◆ **WRITTEN INSTRUCTION**
Check the listing below for lines with the word "that" and say how many there are, with nothing but the number.
** start of STORED DATA **
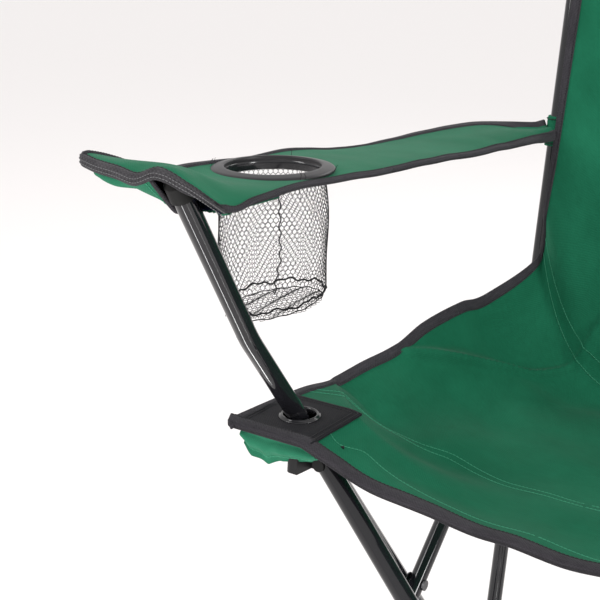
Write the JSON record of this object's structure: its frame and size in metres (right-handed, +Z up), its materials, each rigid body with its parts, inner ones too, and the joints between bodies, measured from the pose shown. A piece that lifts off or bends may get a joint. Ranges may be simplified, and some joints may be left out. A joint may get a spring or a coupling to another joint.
{
  "type": "folding camp chair",
  "caption": "Folding camp chair: crossed steel tube frame that folds to a bundle, green fabric sling seat and back, fabric armrests, and a ringed net cup holder.",
  "frame": {"origin": "on the floor, under the middle of the chair's box", "axes": "+X to the sitter's left, -Y the way the sitter faces, +Z up"},
  "size_m": [0.5874, 0.6675, 0.8485],
  "materials": {
    "black_tube": "gloss black powder coat on round steel tube",
    "fitting_plastic": "moulded black nylon",
    "ring_plastic": "glossy black moulded plastic",
    "rivets": "zinc-plated steel rivets",
    "seat_fabric": "green coated polyester canvas",
    "arm_fabric": "green coated polyester canvas, a lighter shade",
    "webbing": "black woven polyester",
    "lining": "dark woven lining",
    "net": "black knotted string net"
  },
  "bodies": {
    "front_foot_left": {"front_foot_left": "fitting_plastic", "front_foot_left_rivets": "rivets"},
    "front_foot_right": {"front_foot_right": "fitting_plastic", "front_foot_right_rivets": "rivets"},
    "rear_foot_left": {"rear_foot_left": "fitting_plastic", "rear_foot_left_rivets": "rivets"},
    "rear_foot_right": {"rear_foot_right": "fitting_plastic", "rear_foot_right_rivets": "rivets"},
    "side_strut_left": {"side_strut_left": "black_tube", "left_cross_rivet": "rivets"},
    "side_strut_right": {"side_strut_right": "black_tube", "right_cross_rivet": "rivets"},
    "arm_tube_left": {"arm_tube_left": "black_tube", "arm_tube_cap_left": "fitting_plastic", "seat_grommet_left": "ring_plastic", "seat_patch_left": "webbing"},
    "arm_tube_right": {"arm_tube_right": "black_tube", "arm_tube_cap_right": "fitting_plastic", "seat_grommet_right": "ring_plastic", "seat_patch_right": "webbing"},
    "rear_tube_a": {"rear_tube_a": "black_tube", "rear_cross_rivet": "rivets"},
    "rear_tube_b": {"rear_tube_b": "black_tube"},
    "front_tube_a": {"front_tube_a": "black_tube", "front_cross_rivet": "rivets"},
    "front_tube_b": {"front_tube_b": "black_tube"},
    "front_hub_left": {"front_hub_left": "fitting_plastic", "front_hub_left_rivets": "rivets"},
    "front_hub_right": {"front_hub_right": "fitting_plastic", "front_hub_right_rivets": "rivets"},
    "rear_slider_left": {"rear_slider_left": "fitting_plastic", "rear_slider_left_rivets": "rivets", "seat_tie_left": "webbing"},
    "rear_slider_right": {"rear_slider_right": "fitting_plastic", "rear_slider_right_rivets": "rivets", "seat_tie_right": "webbing"},
    "back_post_left": {"back_post_left": "black_tube", "post_cap_left": "fitting_plastic", "back_pocket_left": "seat_fabric", "side_wing_left": "seat_fabric", "back_panel": "seat_fabric"},
    "back_post_right": {"back_post_right": "black_tube", "post_cap_right": "fitting_plastic", "back_pocket_right": "seat_fabric", "side_wing_right": "seat_fabric"},
    "seat_front": {"seat_front_panel": "seat_fabric"},
    "seat_rear": {"seat_rear_panel": "seat_fabric"},
    "arm_left": {"arm_left_front": "arm_fabric", "arm_left_rear": "arm_fabric", "arm_pocket_left": "lining"},
    "arm_right": {"arm_right_front": "arm_fabric", "arm_right_rear": "arm_fabric", "arm_pocket_right": "lining", "cup_ring": "ring_plastic", "cup_ring_clamp": "ring_plastic", "net_pouch": "net", "net_hem": "net"}
  },
  "joints": [
    {"name": "fold", "type": "hinge", "parent": "front_foot_left", "child": "side_strut_left", "pos_m": [0.19021, -0.18801, 0.04945], "axis": [1, 0, 0], "range_deg": [0, 32], "deforming": ["back_panel", "back_pocket_left", "back_pocket_right", "side_wing_left", "side_wing_right", "seat_front_panel", "seat_rear_panel", "arm_left_front", "arm_left_rear", "arm_right_front", "arm_right_rear", "arm_pocket_left", "arm_pocket_right", "net_pouch", "net_hem", "seat_patch_left", "seat_patch_right", "seat_tie_left", "seat_tie_right"]},
    {"name": "left_crossing", "type": "hinge", "parent": "side_strut_left", "child": "arm_tube_left", "pos_m": [0.19895, -0.00334, 0.22165], "axis": [-1, 0, 0], "range_deg": [0, 64]},
    {"name": "rear_foot_left_hinge", "type": "hinge", "parent": "arm_tube_left", "child": "rear_foot_left", "pos_m": [0.20771, 0.14862, 0.02], "axis": [1, 0, 0], "range_deg": [0, 32]},
    {"name": "rear_tube_a_hinge", "type": "hinge", "parent": "rear_foot_left", "child": "rear_tube_a", "pos_m": [0.16895, 0.18722, 0.01662], "axis": [0, 0.9962, -0.0872], "range_deg": [0, 32]},
    {"name": "rear_crossing", "type": "hinge", "parent": "rear_tube_a", "child": "rear_tube_b", "pos_m": [0, 0.19486, 0.20431], "axis": [0, -0.9962, 0.0872], "range_deg": [0, 64]},
    {"name": "rear_foot_right_hinge", "type": "hinge", "parent": "rear_tube_b", "child": "rear_foot_right", "pos_m": [-0.16895, 0.16979, 0.01815], "axis": [0, 0.9962, -0.0872], "range_deg": [0, 32]},
    {"name": "slider_left_hinge", "type": "hinge", "parent": "side_strut_left", "child": "rear_slider_left", "pos_m": [0.19021, 0.18133, 0.39386], "axis": [-1, 0, 0], "range_deg": [0, 32]},
    {"name": "hub_left_hinge", "type": "hinge", "parent": "arm_tube_left", "child": "front_hub_left", "pos_m": [0.20771, -0.1553, 0.42331], "axis": [1, 0, 0], "range_deg": [0, 32]},
    {"name": "post_left_hinge", "type": "hinge", "parent": "rear_foot_left", "child": "back_post_left", "pos_m": [0.19895, 0.18028, 0.03923], "axis": [1, 0, 0], "range_deg": [0, 1.19]},
    {"name": "arm_left_hinge", "type": "hinge", "parent": "arm_tube_left", "child": "arm_left", "pos_m": [0.20771, -0.31495, 0.66596], "axis": [-1, 0, 0], "range_deg": [0, 16]},
    {"name": "arm_tube_right_hinge", "type": "hinge", "parent": "rear_foot_right", "child": "arm_tube_right", "pos_m": [-0.20771, 0.14862, 0.02], "axis": [-1, 0, 0], "range_deg": [0, 32]},
    {"name": "right_crossing", "type": "hinge", "parent": "arm_tube_right", "child": "side_strut_right", "pos_m": [-0.19895, -0.00334, 0.22165], "axis": [1, 0, 0], "range_deg": [0, 64]},
    {"name": "front_foot_right_hinge", "type": "hinge", "parent": "side_strut_right", "child": "front_foot_right", "pos_m": [-0.19021, -0.18801, 0.04945], "axis": [-1, 0, 0], "range_deg": [0, 32]},
    {"name": "slider_right_hinge", "type": "hinge", "parent": "side_strut_right", "child": "rear_slider_right", "pos_m": [-0.19021, 0.18133, 0.39386], "axis": [-1, 0, 0], "range_deg": [0, 32]},
    {"name": "hub_right_hinge", "type": "hinge", "parent": "arm_tube_right", "child": "front_hub_right", "pos_m": [-0.20771, -0.1553, 0.42331], "axis": [1, 0, 0], "range_deg": [0, 32]},
    {"name": "post_right_hinge", "type": "hinge", "parent": "rear_foot_right", "child": "back_post_right", "pos_m": [-0.19895, 0.18028, 0.03923], "axis": [1, 0, 0], "range_deg": [0, 1.19]},
    {"name": "arm_right_hinge", "type": "hinge", "parent": "arm_tube_right", "child": "arm_right", "pos_m": [-0.20771, -0.31495, 0.66596], "axis": [-1, 0, 0], "range_deg": [0, 16]},
    {"name": "front_tube_a_hinge", "type": "hinge", "parent": "front_foot_left", "child": "front_tube_a", "pos_m": [0.16895, -0.22661, 0.05283], "axis": [0, 0.9962, -0.0872], "range_deg": [0, 32]},
    {"name": "front_crossing", "type": "hinge", "parent": "front_tube_a", "child": "front_tube_b", "pos_m": [0, -0.20154, 0.239], "axis": [0, -0.9962, 0.0872], "range_deg": [0, 64]},
    {"name": "seat_front_hinge", "type": "hinge", "parent": "front_hub_left", "child": "seat_front", "pos_m": [0.20771, -0.1553, 0.42331], "axis": [-1, 0, 0], "range_deg": [0, 86]},
    {"name": "seat_crease", "type": "hinge", "parent": "back_post_left", "child": "seat_rear", "pos_m": [0, 0.16262, 0.3725], "axis": [1, 0, 0], "range_deg": [0, 68]}
  ],
  "couplings": [
    {"joint": "left_crossing", "follows": "fold", "ratio": 2},
    {"joint": "rear_foot_left_hinge", "follows": "fold", "ratio": 1},
    {"joint": "rear_tube_a_hinge", "follows": "fold", "ratio": 1},
    {"joint": "rear_crossing", "follows": "fold", "ratio": 2},
    {"joint": "rear_foot_right_hinge", "follows": "fold", "ratio": 1},
    {"joint": "slider_left_hinge", "follows": "fold", "ratio": 1},
    {"joint": "hub_left_hinge", "follows": "fold", "ratio": 1},
    {"joint": "post_left_hinge", "follows": "fold", "ratio": 0.037254},
    {"joint": "arm_left_hinge", "follows": "fold", "ratio": 0.5},
    {"joint": "arm_tube_right_hinge", "follows": "fold", "ratio": 1},
    {"joint": "right_crossing", "follows": "fold", "ratio": 2},
    {"joint": "front_foot_right_hinge", "follows": "fold", "ratio": 1},
    {"joint": "slider_right_hinge", "follows": "fold", "ratio": 1},
    {"joint": "hub_right_hinge", "follows": "fold", "ratio": 1},
    {"joint": "post_right_hinge", "follows": "fold", "ratio": 0.037254},
    {"joint": "arm_right_hinge", "follows": "fold", "ratio": 0.5},
    {"joint": "front_tube_a_hinge", "follows": "fold", "ratio": 1},
    {"joint": "front_crossing", "follows": "fold", "ratio": 2},
    {"joint": "seat_front_hinge", "follows": "fold", "ratio": 2.6875},
    {"joint": "seat_crease", "follows": "fold", "ratio": 2.125}
  ]
}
** end of STORED DATA **
◆ **WRITTEN RESPONSE**
2